Richard Weeks, chair of the Waterloo Public Housing Action Group rejects the need to demolish the towers. At a public meeting in August 2017 he said, “Sydney Metro is being built to increase the value of private housing.
“We put in an application to see the reports on the structural engineering of the Waterloo Towers and the reports said the high-rise buildings have another 100 + years left in them.”

“The NSW Government doesn’t like the word ‘demolish’,” said Clare Lewis, who oversaw the WeLiveHere2017 arts project that used coloured lighting to illuminate the twin towers at the centre of the Waterloo estate to draw attention to their uncertain future. “Basically, they don’t know what they’re going to be doing with this estate. It may well be that a Hong Kong investor comes in and buys all these towers and sells the flats off for one or two million each, but we don’t know yet what the master plan will be.”

The Waterloo redevelopment will make way for up to 10,000 homes and an underground railway station on the new Sydney Metro line, the latter diverted from its original route under Sydney University in order to trigger the construction of more apartments. Ultimately the new homes will be 70% owned by the private sector, the remainder geared towards public housing.

To enable construction work, up to 4000 existing public housing tenants will be evicted, starting mid next year. The forced relocation raised the ire of public housing tenants, skeptical of the then Social Housing Minister Brad Hazzard’s assurances in 2015 that tenants facing eviction will be given the right to return.
Looking at the prospect of years in alternative accommodation – the project will take 15-25 years to reach completion – before the possibility that only a percentage of them might be able to return to a new revamped estate, in February 2016 residents formed the Waterloo Public Housing Action Group. WPHAG and community members then set up the Waterloo Future Planning Centre and enlisted the services of a group of volunteer architects and planning professionals to advocate a community-led vision for the redevelopment of Waterloo.

WPHAG is, at its heart, an activist group opposed to the NSW Government’s high-rise housing proposals, and dedicated to a community-based solution that subverts the juggernaut of corporate building constructions being rolled out across Sydney – at least in their own neighbourhood.
City Hub put it to Richard Weeks, chair of the Waterloo Public Housing Action Group, that the $50,000 City of Sydney grant they received was like providing a stone to David to take on Goliath.

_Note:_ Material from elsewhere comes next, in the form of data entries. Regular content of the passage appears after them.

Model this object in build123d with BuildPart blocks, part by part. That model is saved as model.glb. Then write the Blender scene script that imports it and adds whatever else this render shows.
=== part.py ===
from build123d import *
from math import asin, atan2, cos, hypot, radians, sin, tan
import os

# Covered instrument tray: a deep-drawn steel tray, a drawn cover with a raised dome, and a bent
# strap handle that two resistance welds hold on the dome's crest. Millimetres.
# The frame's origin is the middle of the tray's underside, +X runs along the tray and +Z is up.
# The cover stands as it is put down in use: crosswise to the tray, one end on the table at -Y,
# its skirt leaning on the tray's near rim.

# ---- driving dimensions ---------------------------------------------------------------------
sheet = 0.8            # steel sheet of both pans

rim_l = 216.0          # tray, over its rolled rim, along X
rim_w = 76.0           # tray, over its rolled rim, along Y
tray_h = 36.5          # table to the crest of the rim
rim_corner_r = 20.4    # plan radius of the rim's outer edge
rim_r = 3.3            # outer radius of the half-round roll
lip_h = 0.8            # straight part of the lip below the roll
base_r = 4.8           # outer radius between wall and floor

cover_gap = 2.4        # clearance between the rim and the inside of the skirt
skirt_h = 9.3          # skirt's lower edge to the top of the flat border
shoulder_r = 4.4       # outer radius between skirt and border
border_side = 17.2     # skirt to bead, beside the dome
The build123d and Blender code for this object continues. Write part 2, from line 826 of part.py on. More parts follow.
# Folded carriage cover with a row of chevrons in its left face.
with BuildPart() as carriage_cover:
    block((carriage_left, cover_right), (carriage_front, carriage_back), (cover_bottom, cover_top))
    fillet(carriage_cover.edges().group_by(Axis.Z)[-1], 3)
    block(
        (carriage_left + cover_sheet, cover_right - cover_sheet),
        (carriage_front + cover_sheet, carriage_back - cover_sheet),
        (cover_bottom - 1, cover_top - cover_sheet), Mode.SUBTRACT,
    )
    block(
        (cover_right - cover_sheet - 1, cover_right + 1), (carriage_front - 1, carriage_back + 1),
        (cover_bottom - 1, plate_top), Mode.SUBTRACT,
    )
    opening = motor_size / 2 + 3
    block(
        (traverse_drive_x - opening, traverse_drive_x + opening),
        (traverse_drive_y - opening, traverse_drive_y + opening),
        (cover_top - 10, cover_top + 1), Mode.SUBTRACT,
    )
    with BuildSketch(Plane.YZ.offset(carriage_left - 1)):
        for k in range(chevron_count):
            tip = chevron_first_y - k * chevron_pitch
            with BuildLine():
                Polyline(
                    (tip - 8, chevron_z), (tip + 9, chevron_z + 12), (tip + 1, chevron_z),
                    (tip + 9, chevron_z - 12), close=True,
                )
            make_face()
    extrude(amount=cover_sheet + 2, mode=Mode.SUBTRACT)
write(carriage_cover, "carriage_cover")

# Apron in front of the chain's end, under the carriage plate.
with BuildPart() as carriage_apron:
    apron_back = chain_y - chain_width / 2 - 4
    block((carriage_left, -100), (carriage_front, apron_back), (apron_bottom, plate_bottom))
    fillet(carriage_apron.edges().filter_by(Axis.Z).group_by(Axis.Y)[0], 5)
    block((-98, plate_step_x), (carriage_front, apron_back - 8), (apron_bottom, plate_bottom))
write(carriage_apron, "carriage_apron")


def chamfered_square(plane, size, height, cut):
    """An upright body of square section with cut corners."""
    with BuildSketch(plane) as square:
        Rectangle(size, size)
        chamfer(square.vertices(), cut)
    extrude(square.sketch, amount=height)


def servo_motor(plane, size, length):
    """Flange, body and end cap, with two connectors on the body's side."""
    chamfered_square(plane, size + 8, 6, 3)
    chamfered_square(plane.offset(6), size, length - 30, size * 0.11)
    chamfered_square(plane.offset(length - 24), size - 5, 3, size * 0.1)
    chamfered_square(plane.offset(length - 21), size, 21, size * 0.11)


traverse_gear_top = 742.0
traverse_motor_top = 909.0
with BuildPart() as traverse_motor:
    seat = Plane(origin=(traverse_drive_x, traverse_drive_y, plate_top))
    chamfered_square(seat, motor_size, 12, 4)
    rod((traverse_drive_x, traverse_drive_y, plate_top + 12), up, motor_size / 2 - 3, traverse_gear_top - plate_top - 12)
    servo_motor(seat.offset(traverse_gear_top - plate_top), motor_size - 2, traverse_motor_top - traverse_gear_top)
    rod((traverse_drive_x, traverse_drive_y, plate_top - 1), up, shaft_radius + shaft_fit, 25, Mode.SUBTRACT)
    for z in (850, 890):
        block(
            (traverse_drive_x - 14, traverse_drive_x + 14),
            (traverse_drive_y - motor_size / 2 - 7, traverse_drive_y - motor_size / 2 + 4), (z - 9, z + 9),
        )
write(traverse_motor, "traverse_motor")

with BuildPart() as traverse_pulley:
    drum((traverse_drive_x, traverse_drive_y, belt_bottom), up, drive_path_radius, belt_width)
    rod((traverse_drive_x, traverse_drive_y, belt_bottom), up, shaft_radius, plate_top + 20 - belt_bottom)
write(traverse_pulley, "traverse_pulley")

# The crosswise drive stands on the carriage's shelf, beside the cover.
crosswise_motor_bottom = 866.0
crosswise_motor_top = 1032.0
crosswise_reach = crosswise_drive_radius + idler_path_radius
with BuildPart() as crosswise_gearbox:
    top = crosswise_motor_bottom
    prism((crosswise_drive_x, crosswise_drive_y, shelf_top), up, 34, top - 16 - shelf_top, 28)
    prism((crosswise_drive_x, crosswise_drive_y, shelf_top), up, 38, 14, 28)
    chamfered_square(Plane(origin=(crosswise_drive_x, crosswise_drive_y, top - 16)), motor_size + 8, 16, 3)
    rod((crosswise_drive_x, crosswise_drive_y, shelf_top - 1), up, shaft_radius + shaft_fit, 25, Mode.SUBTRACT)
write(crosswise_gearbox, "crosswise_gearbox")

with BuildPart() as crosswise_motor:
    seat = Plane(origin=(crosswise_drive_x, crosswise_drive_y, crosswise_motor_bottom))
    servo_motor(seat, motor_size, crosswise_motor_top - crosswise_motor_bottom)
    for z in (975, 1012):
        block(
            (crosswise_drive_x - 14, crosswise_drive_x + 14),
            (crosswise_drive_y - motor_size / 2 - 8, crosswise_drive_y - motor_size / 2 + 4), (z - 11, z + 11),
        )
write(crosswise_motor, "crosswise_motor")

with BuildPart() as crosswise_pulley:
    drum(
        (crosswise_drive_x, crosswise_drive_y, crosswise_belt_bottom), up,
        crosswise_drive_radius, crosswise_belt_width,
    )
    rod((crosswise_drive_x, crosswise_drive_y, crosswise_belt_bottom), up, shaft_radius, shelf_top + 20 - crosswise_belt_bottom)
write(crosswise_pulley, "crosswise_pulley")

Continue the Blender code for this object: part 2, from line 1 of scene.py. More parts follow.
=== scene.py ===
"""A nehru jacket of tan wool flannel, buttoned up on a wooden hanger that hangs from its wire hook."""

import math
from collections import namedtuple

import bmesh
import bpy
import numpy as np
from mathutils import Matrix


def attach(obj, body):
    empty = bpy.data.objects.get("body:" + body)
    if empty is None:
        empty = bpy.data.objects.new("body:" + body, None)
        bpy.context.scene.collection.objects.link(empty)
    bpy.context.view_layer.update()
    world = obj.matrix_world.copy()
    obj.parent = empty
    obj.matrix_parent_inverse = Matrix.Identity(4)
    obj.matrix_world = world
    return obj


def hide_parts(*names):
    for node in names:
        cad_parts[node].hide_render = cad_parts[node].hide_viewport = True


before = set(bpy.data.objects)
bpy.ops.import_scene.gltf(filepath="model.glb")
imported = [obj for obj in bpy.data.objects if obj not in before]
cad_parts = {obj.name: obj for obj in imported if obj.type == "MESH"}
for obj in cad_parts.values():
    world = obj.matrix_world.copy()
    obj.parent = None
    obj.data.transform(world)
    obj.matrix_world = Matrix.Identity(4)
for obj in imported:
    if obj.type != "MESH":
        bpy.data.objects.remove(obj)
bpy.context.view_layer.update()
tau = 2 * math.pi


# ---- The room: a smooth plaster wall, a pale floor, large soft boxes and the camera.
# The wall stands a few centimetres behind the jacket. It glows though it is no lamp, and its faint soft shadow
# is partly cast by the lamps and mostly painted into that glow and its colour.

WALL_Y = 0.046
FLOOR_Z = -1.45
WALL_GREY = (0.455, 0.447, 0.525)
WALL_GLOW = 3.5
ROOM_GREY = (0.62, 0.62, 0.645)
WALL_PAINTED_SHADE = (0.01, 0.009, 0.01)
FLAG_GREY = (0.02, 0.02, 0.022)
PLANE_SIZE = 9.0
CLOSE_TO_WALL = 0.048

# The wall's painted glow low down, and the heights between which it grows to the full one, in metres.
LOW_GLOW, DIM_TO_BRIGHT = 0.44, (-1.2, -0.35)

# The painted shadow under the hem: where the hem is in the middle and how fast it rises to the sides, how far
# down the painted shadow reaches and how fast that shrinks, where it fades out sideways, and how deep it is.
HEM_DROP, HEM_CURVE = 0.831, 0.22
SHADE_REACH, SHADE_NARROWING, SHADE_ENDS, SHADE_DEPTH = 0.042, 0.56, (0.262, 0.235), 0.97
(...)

“The grant we got from City Council.. was a community grant for the people here to enable us to do our visioning for the redevelopment. That gave us the [Waterloo Future Planning Centre] premises rent-free and pays for the electricity – winter was quite high for three months worth of electricity, lights, power and so forth.

“We’re creating the Waterloo residents’ master plan, involving capacity building and visioning, and lobbying to ensure that all we have here now we expect and accept nothing less than in the new development. This includes community rooms, car parks, secure children’s playgrounds, barbecue areas, and a basketball court that’s used for multiple purposes, sports and theatre activities. And we want to be able to negotiate the type and size of the units that residents get.

“These things we are pushing for because these are the requests from the tenants. We are an advocacy for the tenants. We can argue on the non-negotiables as the development goes through, as well as putting up our submissions upfront. We have a large table with a reduced scale model of the Waterloo area with buildings and trees and people can come see the development in process.

“Rather than go out on the streets and make a lot of noise or stop the traffic, I wanted to try something a bit different and go in and negotiate something around the table [with the developers].
I believe you talk first and act later. If you act first there’s no talk later because you get people offside. You can’t negotiate around a table after you’ve slapped them in the face, because the trust is not there.

“We never asked the state government for funding, for the simple reason we’d be bound by their terms and references. Whereas the grant we received from the council was a community grant supporting the initiative of the tenants of Waterloo, not a government department.
Many thanks to Linda Scott and the City of Sydney Councillors who saw our vision and gave us this autonomy without conditions.”

How confident is he that the developers and NSW Government will take into account the WPHAG’s suggestions?
“If I could answer that with a positive outcome I’d go and buy a lottery ticket now and expect to win it tomorrow!”